Tuesday, August 7, 2012

AAAAAAAAAAAAAAAAAAAAAAAAAAAAAHHHHHHHHHHHHHHHHHHHHHHHHHHHHHHHHHHHHHHHHHHHHHHHHHHH!!!!!!!!!!!!!!!!!!!!!!!!!!!!!!!!!!!!!!!!!!!!!!!!!!!!!!!!!!!!!!!!!!!!!!!!!!!!!!!!!!!!!

Yep, that's how it is!!!!!
Dear Family,
   Okay so maybe not, but maybe sort of.  It took me quite awhile to get sleep tonight because I kept thinking of all the things I needed to pack, all the packages I needed to package up, all the last minute details, thinking about my blessings instead of sheep (Irving Berlin lied, it didn't really work) and pondering on where life has been and where it has taken me.  I am still in shock that in about  two hours I will be on a bus to the SLC airport where I will board a plane to LAX where after a lovely layover I will be boarding a plane to a rather foreign country, oh wow... this is little old me who has never left the country before going to such a random crazy place as Cambodia, this could be fun ;-).  I never saw Cambodia coming, I never saw Vietnamese coming, heck I didn't see a mission coming til last year, but here I am with two name tags on my shirt (so I don't lose my Viet one) ready and so excited to serve the Lord.  I am told the Lord qualifies those he calls and I can only believe that is true, because I see me, someone who has never had the opportunity to learn an Asian language be able to bear testimony, pray and say thing what, and really what else does a sister missionary need starting out?
   The Lord has taught me so much here, but now it is time to leave, I feel myself becoming content and that isn't a good thing.  It is interesting how that has changed for me.  When I first got here I longed so much to feel in control of the situation, to be able to coast just for a day or two, to feel content for one moment, but now I fear feeling those things because it means I am ripe for destruction.  I guess that sounds rather serious, and I don't mean to be melodramatic, but for someone who has been called to such a work as this, there cannot be contentment.  If we could just see into the eternities and see what things God has in store for us and our potential, we would never be content again for we would know how much work we still have, but how fulfilling the work is.  I feel a greater peace in my life than I ever have before.  It comes from knowing that I am right where I need to be, right when the Lord needs me.  I have noticed the interesting stories that have brought our zone here together now (21 yr old elders that had so much against them, but came anyway, sisters whose bishops put an expedite on their papers and stories of the Lord saying go now, even when it didn't make sense) even our branch leadership came in with us and left this last Sunday of our stay.  Our Heavenly Father knows us so much, He loves us so much, his planning is so perfect for all of us, down to the smallest detail. Just thinking about it right now makes me so excited.  I can clearly see the missions of my companions and how they will go (I know I don't have stewardship, so I keep my mouth shut) but I don't see anything for myself, I don't know what is in store and that is okay.  Once more my Heavenly Father asks me "do you trust me?" and once more I am saying yes.  It is certainly easy to say that as I sit in a spotless computer lab with air conditioning and not a trouble in sight, but this is where faith begins.  Once we make the decision and pray to the Lord for strength we need never turn back.  Don't turn back, never turn back, never look back, never wonder of what might have been.  A friend once said that repentance is giving up the thought that life could have been different.  At this moment, in this one moment we might think of all the ways our lives could be different or that we made the wrong choice, it doesn't matter, for those are thoughts of the past, today is today, trust the Lord to make it great.
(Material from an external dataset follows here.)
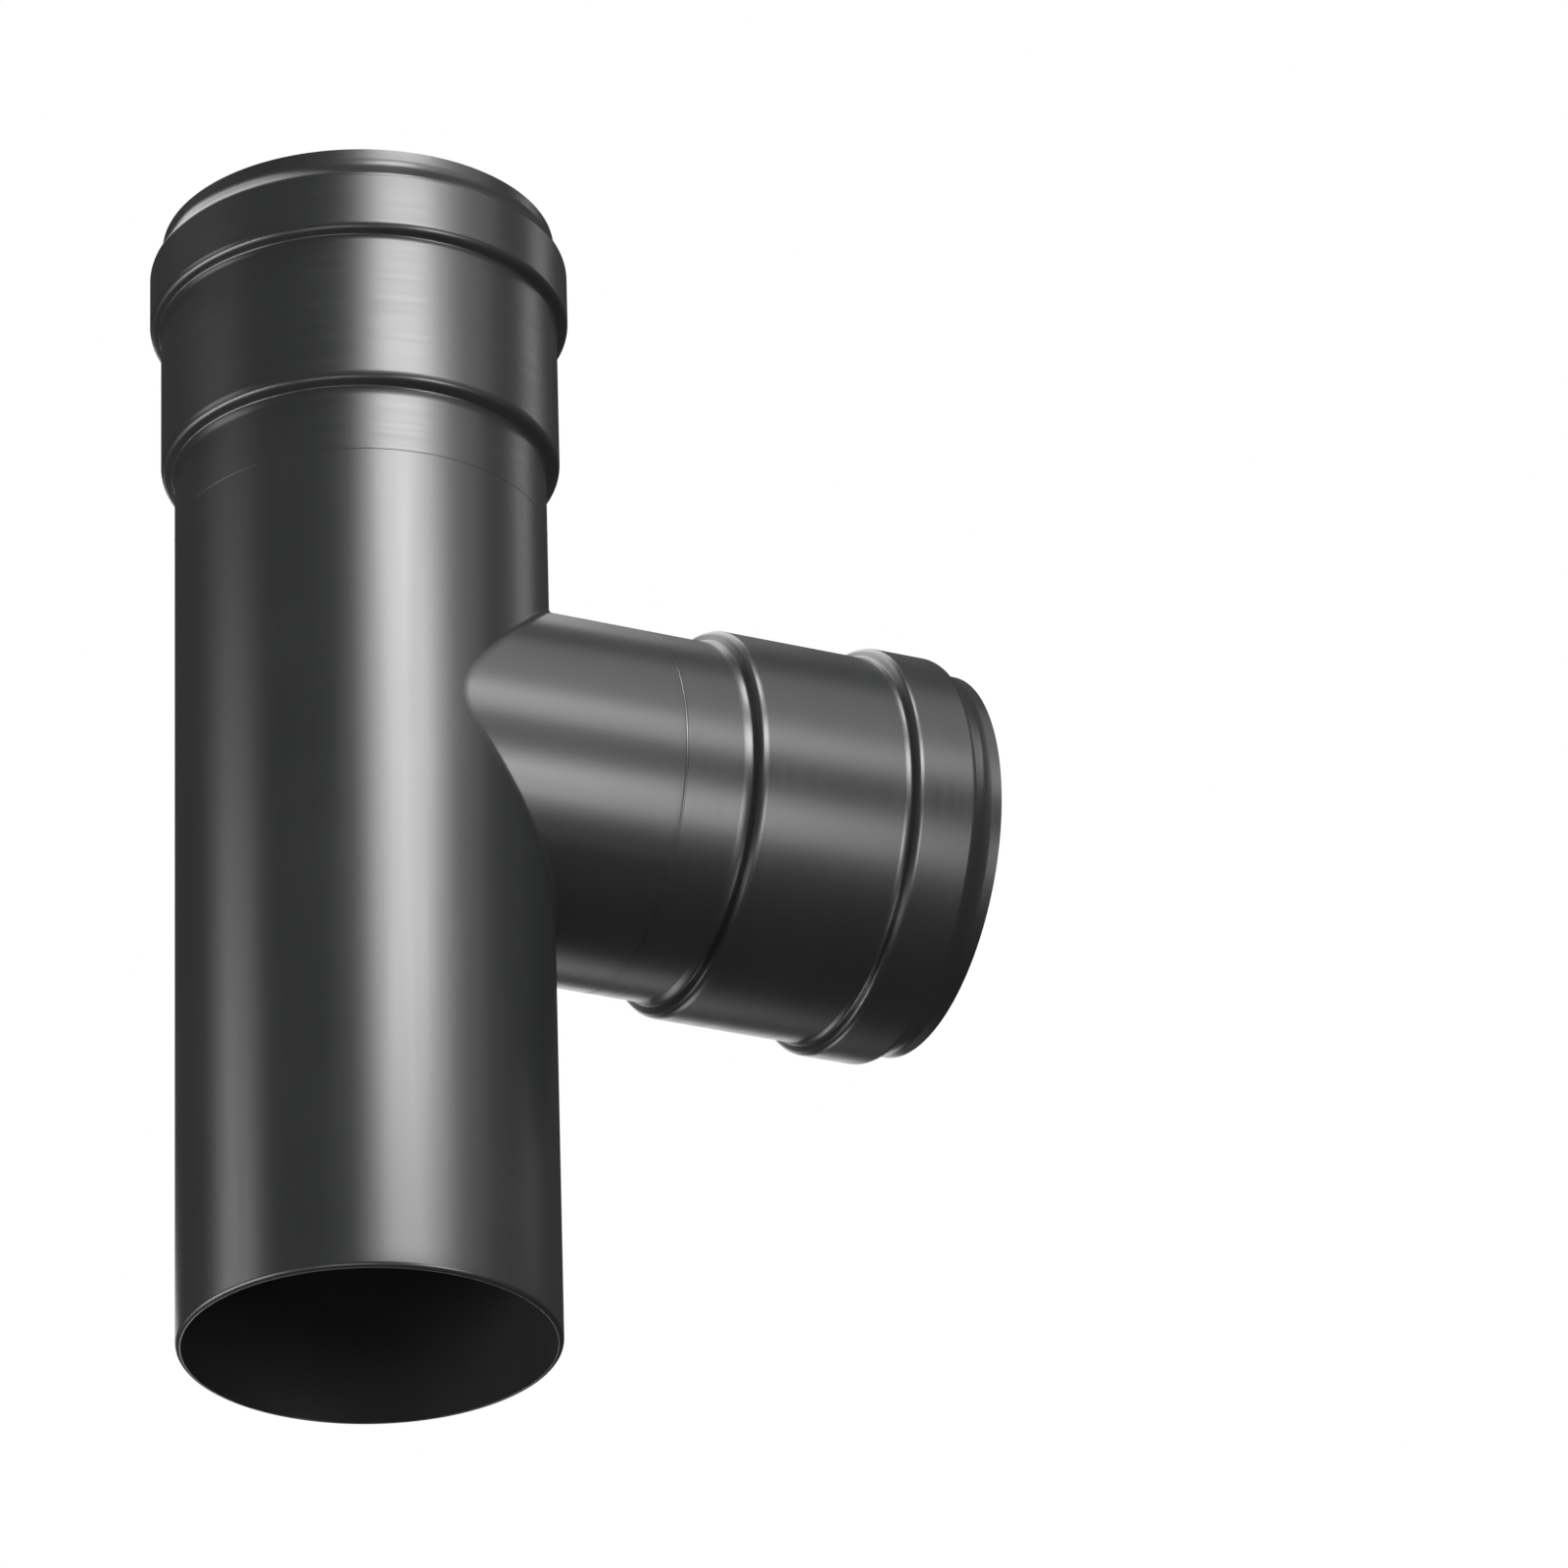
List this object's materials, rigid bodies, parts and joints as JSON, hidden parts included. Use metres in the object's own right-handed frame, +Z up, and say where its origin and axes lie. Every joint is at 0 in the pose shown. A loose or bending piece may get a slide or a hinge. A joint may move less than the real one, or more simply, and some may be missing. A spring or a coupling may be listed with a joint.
{
  "type": "stove pipe tee",
  "caption": "Black enamelled steel stove pipe tee: a plain-ended straight run with a formed socket on top and a socketed side branch, each socket holding a silicone lip seal.",
  "frame": {"origin": "on the level of the plain end's rim, under the middle of the whole tee's width; the run's own axis stands at x = -42.3 mm, y = 0", "axes": "+Z up the run, from the plain end to the top socket's mouth; +X along the branch, towards its socket's mouth; +Y across both pipes"},
  "size_m": [0.1754, 0.0908, 0.262],
  "materials": {
    "enamelled_steel": "satin black stove enamel",
    "silicone": "smooth dark red silicone"
  },
  "bodies": {
    "root": {"run_pipe": "enamelled_steel", "run_socket": "enamelled_steel", "branch_pipe": "enamelled_steel", "branch_socket": "enamelled_steel", "run_seal": "silicone", "branch_seal": "silicone"}
  },
  "joints": []
}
   My greatest desire in this moment, is to remember the advice I just gave and to keep it treasured up in my heart.  Dad always tells me to be optimistic and stick to the positive and I will, but anyone who knows me knows I am just a bit nervous, but if there is anything I have learned in my time here it is that Heavenly Father can do miracles and He can do a miracle in all of us, I am excited for that miracle.
   I thank you all for your love and support for these twelve weeks and for the adventures you have let me share in.  I know the Lord has great things in store for each of us, I hope we each move forward with excitement to see what is coming just as I prepare myself to board a plane and start a brand new exciting, interesting, adventurous, crazy, service-filled and strange new adventure.  I know God lives, He loves me (and you) and His Gospel is once more on the earth (thank you Thay Kiet).